Heating the Crucible
However, as we have seen repeatedly, it is the way of Allah to test the mettle of passion. One cannot claim love only to enjoy its pleasures without bearing its pains. The Muhājirūn had their possessions and property seized by the Makkan disbelievers upon their departure, leaving them destitute. The Anṣār, in their generosity, now suffered raids on the outskirts of Madinah by those same disbelievers. Day after day, the two communities shared in losses as their adversaries chipped away at their safety and property. Within the city, hypocrites, outwardly Muslim yet inwardly opposed, sought to undermine the community from within. In time, some of the People of the Book in Madinah slipped back into old patterns and, despite having received the Prophet’s ﷺ goodwill, joined forces with enemies beyond the city walls.

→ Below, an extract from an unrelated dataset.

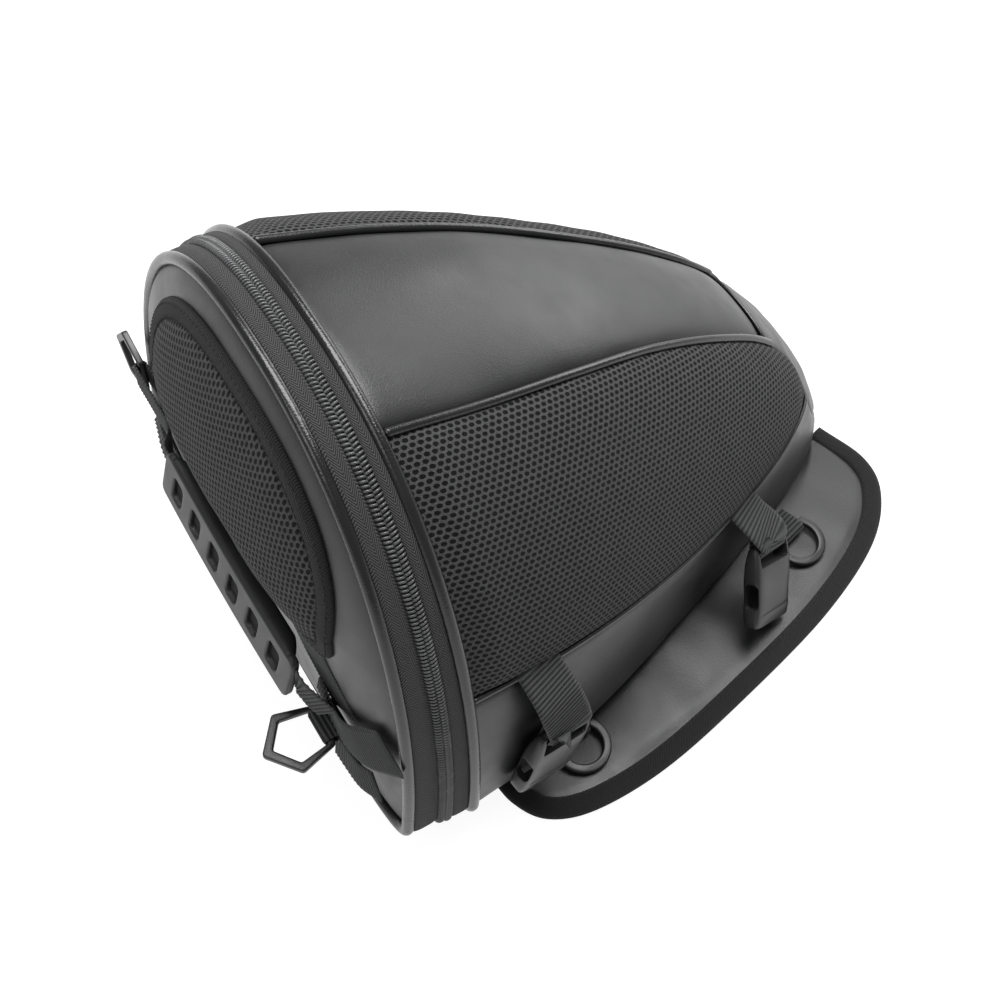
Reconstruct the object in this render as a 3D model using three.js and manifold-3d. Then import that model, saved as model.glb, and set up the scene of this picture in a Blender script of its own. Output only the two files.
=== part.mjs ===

The disbelievers, both openly hostile and concealed among the ranks, refused to relent. They sought to break the Muslims through siege and fear, seemingly unaware that these believers had already traded the world for something far greater. For the true lovers of the Prophet ﷺ, the wisdom of Allah is this: the crucible of hardship is precisely where the purest faith is refined. Had the material prosperity of later years never arrived, the presence of the Prophet ﷺ alone would have been sufficient to carry them joyfully through any fire. His company was their solace; his contentment, their joy. It was a love so profound that it dissolved the distinction between guest and host. Although the Prophet ﷺ descended from the lineage of Sayyiduna Ibrāhīm, his heart became so entwined with the people of Madinah that he declared, “Had it not been for the migration (Hijrah), I would have been a man from the Anṣār.”
What could be dearer to the human heart than a love so sincerely returned?
Standing back from this city of light, encircled by desolate sands and encroaching enemies, the bond among the Anṣār, the Prophet ﷺ, and the Muhājirūn found its perfect expression in a single moment: the Prophet ﷺ instructed a Muhājir, Sayyiduna Bilāl, to call the first adhān, his voice ringing out across the welcoming land of the Anṣār.